BACKGROUND OF THE INVENTION1. Field
This application relates generally to database management, and more specifically to a system and method for generating a data lineage repository with lineage visibility, snap shot comparison and version control in a cloud-computing platform.
2. Related Art
A data warehouse can consolidate and integrate information from many internal and external sources and arrange it in a meaningful format for making accurate and timely business decisions. Thus, a data warehouse can be used to executives, managers and business analysts in making complex business decisions through applications such as an analysis of trends, target marketing, competitive analysis, customer relationship management and so on.
Additionally, many business applications can utilize cloud-computing methodologies. Cloud computing can include the delivery of computing as a service rather than a product, whereby shared resources, software, and information are provided to computers and other devices as a utility over a network.
Thus, a method and system are desired for system and method for generating a data lineage repository with lineage visibility and version control in a cloud-computing platform to improve beyond existing methods of data warehousing,
The present application can be best understood by reference to the following description taken in conjunction with the accompanying figures, in which like parts may be referred to by like numerals.
In one exemplary embodiment, a computer-implemented method of a database management system including the step of obtaining a metadata about a data from a metadata source. The metadata is converted to an extensible markup language (XML), XML variant or text formatted file. The formatted file is uploaded to a central repository. The formatted file is parsed to acquire information about the data. A data structure that includes the information about the data is generated. The data structure can be stored in a database cluster resident in a cloud computing platform. The metadata source can be an extract, transform and load (ETL) server or a data warehouse server. A dashboard visualization of the data lineage information can be rendered for display with a graphical user interface.
DETAILED DESCRIPTIONThe following description is presented to enable a person of ordinary skill in the art to make and use the various embodiments. Descriptions of specific devices, techniques, and applications are provided only as examples. Various modifications to the examples described herein will be readily apparent to those of ordinary skill in the art, and the general principles defined herein may be applied to other examples and applications without departing from the spirit and scope of the various embodiments. Thus, the various embodiments are not intended to be limited to the examples described herein and shown, but are to be accorded the scope consistent with the claims.

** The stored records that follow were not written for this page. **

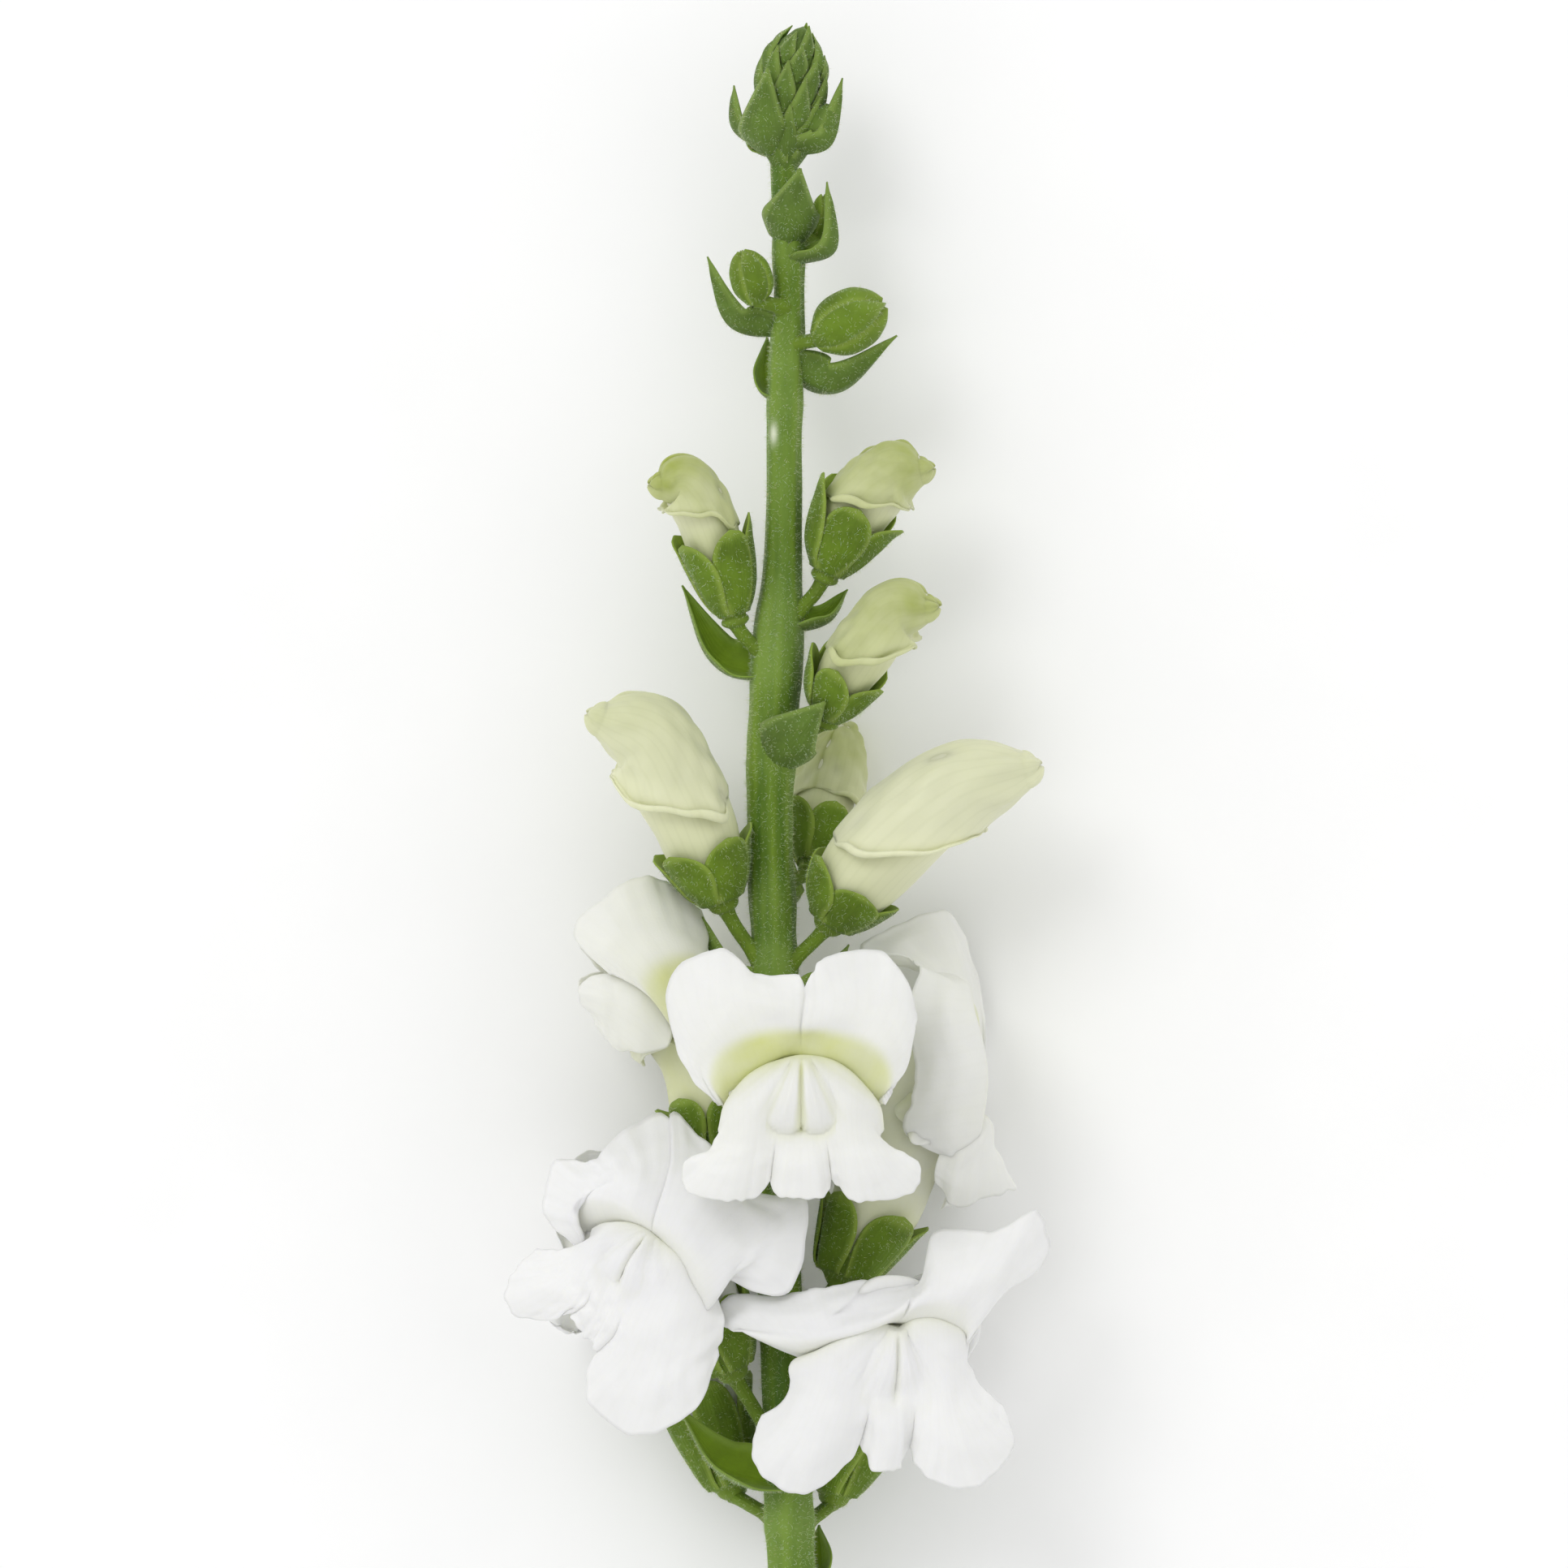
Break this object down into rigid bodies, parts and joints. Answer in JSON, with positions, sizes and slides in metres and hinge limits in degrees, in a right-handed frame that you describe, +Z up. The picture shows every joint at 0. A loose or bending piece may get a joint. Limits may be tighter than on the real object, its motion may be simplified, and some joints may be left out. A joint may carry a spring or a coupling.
{
  "type": "snapdragon stem",
  "caption": "Cut snapdragon stem with open white flowers, pale buds and a green tip, lying down for vases, bouquets and table scenes.",
  "frame": {"origin": "on the table under the middle of the lying stem's box", "axes": "+X across the stem, +Y along the stem to its tip, +Z up from the table"},
  "size_m": [0.0842, 0.2506, 0.0547],
  "materials": {
    "stem_green": "satin, ridged, with short whitish hairs",
    "sepal_green": "satin, downy, paler at the margins",
    "petal_white": "soft matte petal with a yellow-green throat",
    "bud_cream": "soft satin, cream shading to yellow-green"
  },
  "bodies": {
    "root": {"stem": "stem_green", "flower_front_petals": "petal_white", "flower_front_calyx": "sepal_green", "flower_left_petals": "petal_white", "flower_left_calyx": "sepal_green", "flower_right_petals": "petal_white", "flower_right_calyx": "sepal_green", "flower_left_front_petals": "petal_white", "flower_left_front_calyx": "sepal_green", "flower_right_front_petals": "petal_white", "flower_right_front_calyx": "sepal_green", "flower_left_back_petals": "petal_white", "flower_left_back_calyx": "sepal_green", "flower_right_back_petals": "petal_white", "flower_right_back_calyx": "sepal_green", "bud_left_high_petals": "bud_cream", "bud_left_high_calyx": "sepal_green", "bud_right_high_petals": "bud_cream", "bud_right_high_calyx": "sepal_green", "bud_right_middle_petals": "bud_cream", "bud_right_middle_calyx": "sepal_green", "bud_back_petals": "bud_cream", "bud_back_calyx": "sepal_green", "bud_left_low_petals": "bud_cream", "bud_left_low_calyx": "sepal_green", "bud_right_low_petals": "bud_cream", "bud_right_low_calyx": "sepal_green", "bud_green_left": "sepal_green", "bud_green_right": "sepal_green", "bud_green_high": "sepal_green"}
  },
  "joints": []
}
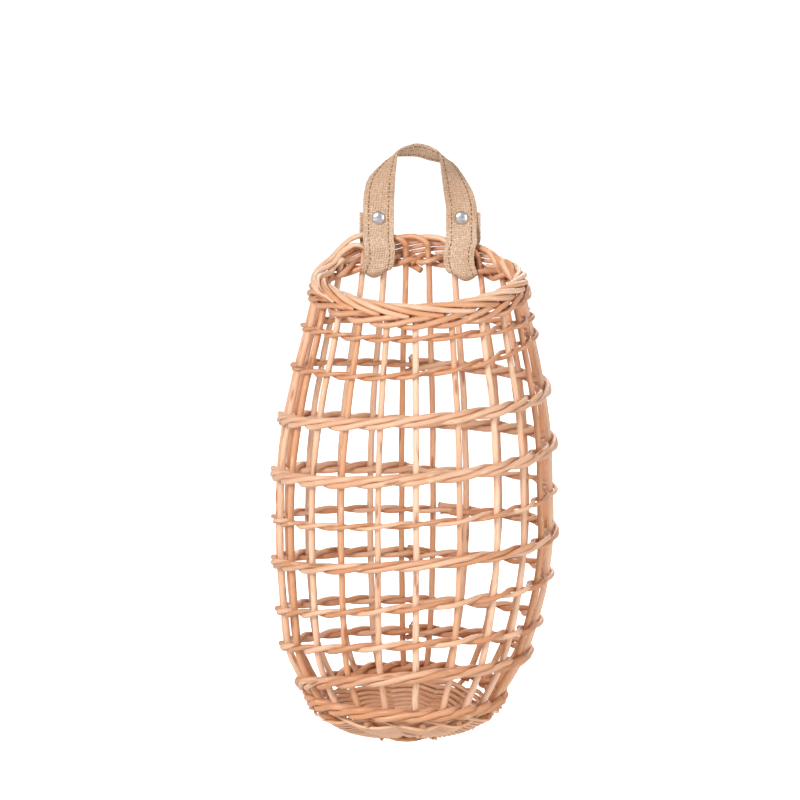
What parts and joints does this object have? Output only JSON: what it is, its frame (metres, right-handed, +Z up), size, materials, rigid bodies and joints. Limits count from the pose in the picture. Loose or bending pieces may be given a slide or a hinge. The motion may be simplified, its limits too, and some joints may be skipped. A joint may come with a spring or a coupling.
{
  "type": "onion basket",
  "caption": "Tall openwork willow basket for hanging on a wall, with a flattened back, twined rows, a rolled rim, a domed base and a riveted webbing strap.",
  "frame": {"origin": "the seat under the top of the strap, where a hook carries the basket", "axes": "+X to the right seen from the front, +Y towards the wall behind, +Z up"},
  "size_m": [0.2485, 0.1852, 0.5195],
  "materials": {
    "stake_willow": "peeled round rod, faint sheen",
    "weaver_willow": "peeled round rod, faint sheen",
    "foot_willow": "peeled round rod, faint sheen",
    "base_stick_willow": "peeled stick, matt",
    "base_weaver_willow": "fine peeled rod, matt",
    "webbing": "coarse basket-weave webbing, matt",
    "rivet_metal": "bright, smooth"
  },
  "bodies": {
    "basket": {"stake_01": "stake_willow", "stake_02": "stake_willow", "stake_03": "stake_willow", "stake_04": "stake_willow", "stake_05": "stake_willow", "stake_06": "stake_willow", "stake_07": "stake_willow", "stake_08": "stake_willow", "stake_09": "stake_willow", "stake_10": "stake_willow", "stake_11": "stake_willow", "stake_12": "stake_willow", "stake_13": "stake_willow", "stake_14": "stake_willow", "stake_15": "stake_willow", "stake_16": "stake_willow", "stake_17": "stake_willow", "stake_18": "stake_willow", "stake_19": "stake_willow", "stake_20": "stake_willow", "stake_21": "stake_willow", "stake_22": "stake_willow", "row_1_wale_a": "weaver_willow", "row_1_wale_b": "weaver_willow", "row_1_wale_c": "weaver_willow", "rows_2_3_pair_a": "weaver_willow", "rows_2_3_pair_b": "weaver_willow", "row_4_wale_a": "weaver_willow", "row_4_wale_b": "weaver_willow", "row_4_wale_c": "weaver_willow", "row_5_pair_a": "weaver_willow", "row_5_pair_b": "weaver_willow", "rows_6_7_wale_a": "weaver_willow", "rows_6_7_wale_b": "weaver_willow", "rows_6_7_wale_c": "weaver_willow", "rows_8_9_pair_a": "weaver_willow", "rows_8_9_pair_b": "weaver_willow", "foot_wale_a": "foot_willow", "foot_wale_b": "foot_willow", "foot_wale_c": "foot_willow", "rim_wale_a": "weaver_willow", "rim_wale_b": "weaver_willow", "rim_wale_c": "weaver_willow", "base_stick_1": "base_stick_willow", "base_stick_2": "base_stick_willow", "base_stick_3": "base_stick_willow", "base_stick_4": "base_stick_willow", "base_stick_5": "base_stick_willow", "base_stick_6": "base_stick_willow", "base_weaver_a": "base_weaver_willow", "base_weaver_b": "base_weaver_willow", "strap_loop_left": "webbing", "strap_loop_right": "webbing", "rivet_left": "rivet_metal", "rivet_right": "rivet_metal"},
    "strap": {"strap_arch": "webbing"}
  },
  "joints": [
    {"name": "strap_hinge", "type": "hinge", "parent": "basket", "child": "strap", "pos_m": [0, 0, -0.05], "axis": [1, 0, 0], "range_deg": [-120, 120]}
  ]
}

A. Environment and Architecture Overview
Disclosed are a system, method, and article of manufacture for generating a data lineage repository with lineage visibility and version control in a cloud-computing platform. Although the present embodiments have been described with reference to specific example embodiments, it will be evident that various modifications and changes may be made to these embodiments without departing from the broader spirit and scope of the various claims.
Source databases 102 can include any database that provides data to a data warehouse. For example, source databases 102 can include an enterprise resource planning (ERP) database, a CRP database and the likes. In some examples, source databases 102 can include multiple operational online transactional processing (OLTP) data sources.
Data warehousing technologies can include one or more ETL systems 106 of the En environment 104. Generally, ETL systems 106 can generally extract data from source databases 102, transform the data to conform to the operational needs of data warehouse 110, and then load the data into data warehouse 110. The data extraction operation can typically include the process of retrieving data out of data sources 102 for further data processing and/or data storage (including data migration). The import operation into the intermediate extracting system can be followed by data transformation and the addition of metadata prior to export to another stage in the data workflow. In some embodiments, ETL system 106 can include parsing functionalities that parse and check the ex acted data to ensure that it meets certain criteria before the data is moved to the next stage of the data workflow as well. Extraction operations can include techniques to add structure to unstructured data as well if the data is extracted from an unstructured data source. Any metadata generated by extraction operations can be provided to data tracing client 112 described infra.
The data transformation process can include apply a series of rules and/or functions to the extracted data from the source to derive the data for loading into an end target such as data warehouse 110. Data transformation rules and/or function can be modulated to accommodate the extracted data. For example, some data sources may require very little or even no manipulation of data. Other data sources may require various transformation operations. Exemplary transformation operations include, inter alia, selecting only certain columns to load (or selecting null columns not to load), encoding free-form values (e.g., mapping “Male” to “1” and “Mr” to M), sorting operations, joining data from multiple sources (e.g., lookup, merge), data aggregation operations, generating surrogate-key values, disaggregation of repeating columns, and the like. The transformation process can also include rephrasing operations on the data. Additionally, in some embodiments, various languages can be utilized for perform data transformation such as AWK, XSLT and/or TXL. The load phase loads the data into the end target, usually data warehouse 110. The load process can vary according to the parameters and schema of data warehouse 110.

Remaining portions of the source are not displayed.